In this lengthy paragraph, Marx spells out in clear language a great deal of his methodological approach. Understanding the approach as presented in the Grundrisse can both inform how Marx’s early ideas evolved into their mature form, and also how to understand the theoretical methodology as applied in Capital.

The Three Steps of Marx’s Philosophical Method

In the Grundrisse, Marx argues that if one wishes to understand something like “production,” one must abstract from historical particularities in order to capture its general character. But how to go about doing that? To simplify somewhat, as is common with explaining the method of the hard sciences, we might characterize Marx’s as a three-step method. Though Marx never characterized it this way, I believe it is the easiest way to get a grip on what he is talking about. It is also worth noting the dialectical character of his method. This is typical of Marx, as it was for Hegel, right down to the three-part movement. Dialectics is both a method of analysis, and a way of talking about the social relations that exist in the material world.

Step one is to examine the actual way a specific people in a given historical time period produce goods. Once you have a number of case studies it is possible to separate out the generalities from the particularities. This sifting process is necessary or else conceiving a general process like “production” would be impossible. We would only know the specific and contingent techniques by which differing groups produce goods. Step two is to develop an abstract but universal theory of a concept — like production — in thought. This method of abstraction involves assembling the general features of a given phenomena like “production” together and integrate them to form an abstract theoretical concept. The theoretical concepts one develops should ideally be applicable anywhere a given phenomena exists. Finally, we must take the Third and final step back from conceptual thought to the “actual world.” This involves applying the theoretical concepts one has developed back onto actual historical phenomena, so that one can understand them concretely. This is known as understanding the concrete-in-thought.

What makes the “concrete-in-thought” from mere historical observation is that we can now grasp the internal logic of a phenomena rather than just its external appearance. Here is an example. If one was just observing the world and trying to understand production, one might see it as just the way people make goods. This would only take us to the First step.
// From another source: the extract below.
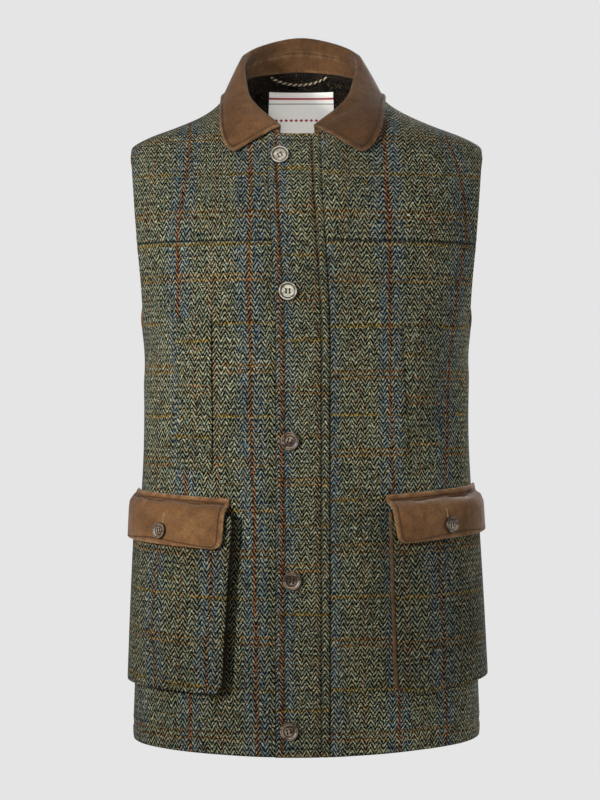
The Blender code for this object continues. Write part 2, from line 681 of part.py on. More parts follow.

Or one might take the step of many modern economists, and understand production along the lines of a set of mathematical relations. This is because, to a modern economist, what is important isn’t really how people make goods, but the values expressed in them. This would bring us to step two. But where Marx goes much further is compelling us to see how these values themselves are dependent on the social relations which make certain goods valuable in the right place at the right time. In other words, Marx wants to look at the social relations that make things valuable “commodities”4 with exchange value. This gives us a richer and more total understanding of the social world of material relations. Or as Marx put it in the Grundrisse:

In the succession of economic categories, as in any other historical, social science, it must not be forgotten that their subject—here, modern bourgeois society—is always what is given, in the head as well as in reality, and that these categories therefore express the forms of being, the characteristics of existence, and often only the individual sides of this specific society, this subject, and that therefore this society by no means begins only at the point where one can speak of it; this holds for science as well.5

This final step is key, and to my mind showcases the power and rigor of Marx’s philosophical method. It is also worth noting that each step corresponds to an ideological frame of mind. Marx is hoping to guide us gradually to a level of greater self-consciousness and awareness of the actual world we live in. Of course, this is intended to have revolutionary implications, since a greater awareness of the world leads to a sense of how one is being exploited. The three-step method starts us at the level of mere empiricism, which corresponds to the ideological limits of common sense. This is the world perceived immediately, where one goes to work and produces commodities in order to get paid. There is nothing reflective about it. At the second step, one moves to a more reflective level. One develops a concept of what is going on in terms of the value of the commodities produced. This corresponds to the ideological limits of vulgar economics. One sees the world as a collection of values, without ever questioning how and why they emerged in this historical form they have. The third step then moves us to full dialectical materialism. The concept of value is applied back to the world as it exists historically. When this occurs we recognize that commodities have value because of the exploitative economic system we live within. For instance, we realize that the only reason commodities have a certain value is because they are fetishized within our society. Here we see the importance of Marx’s philosophical method for the purposes of left wing thought. Going through the three steps does not just give one a rich set of interpretive tools. It is intended to raise awareness of the specific form of exploitation unique to our historical society.

This quick and dirty presentation of Marx’s philosophical method as presented in the Grundrisse obviously cannot do justice to the richness of his thought. Moreover, as Marx well knew, it is in application that a philosophical method proves its real worth. But I hope to have clarified some of the features of the method in itself, and highlighted why it remains worth a look by critically minded left-wing thinkers. Thinking through the method can still help us get a better sense of the economic system we live within, and the governing ideologies that prevent us from recognizing the truth of its power.

Notes

  1. See Louis Althusser and Etienne Balibar. Reading Capital, trans. (London, UK. Verso Press, 2009)
  2. See Louis Althusser and Etienne Balibar. Reading Capital, trans. (London, UK. Verso Press, 2009)
  3. Slavoj Zizek. Less Than Nothing: Hegel and the Shadow of Dialectical Materialism. (London, UK. Verso, Press. 2012)
  4. Karl Marx. Grundrisse: Introduction to the Critique of Political Economy (London, UK: Penguin Books, 1973) at 85.
  5. Karl Marx. Capital Volume I: A Critique of Political Economy. (London, UK. Penguin Classics, 2004) at 169.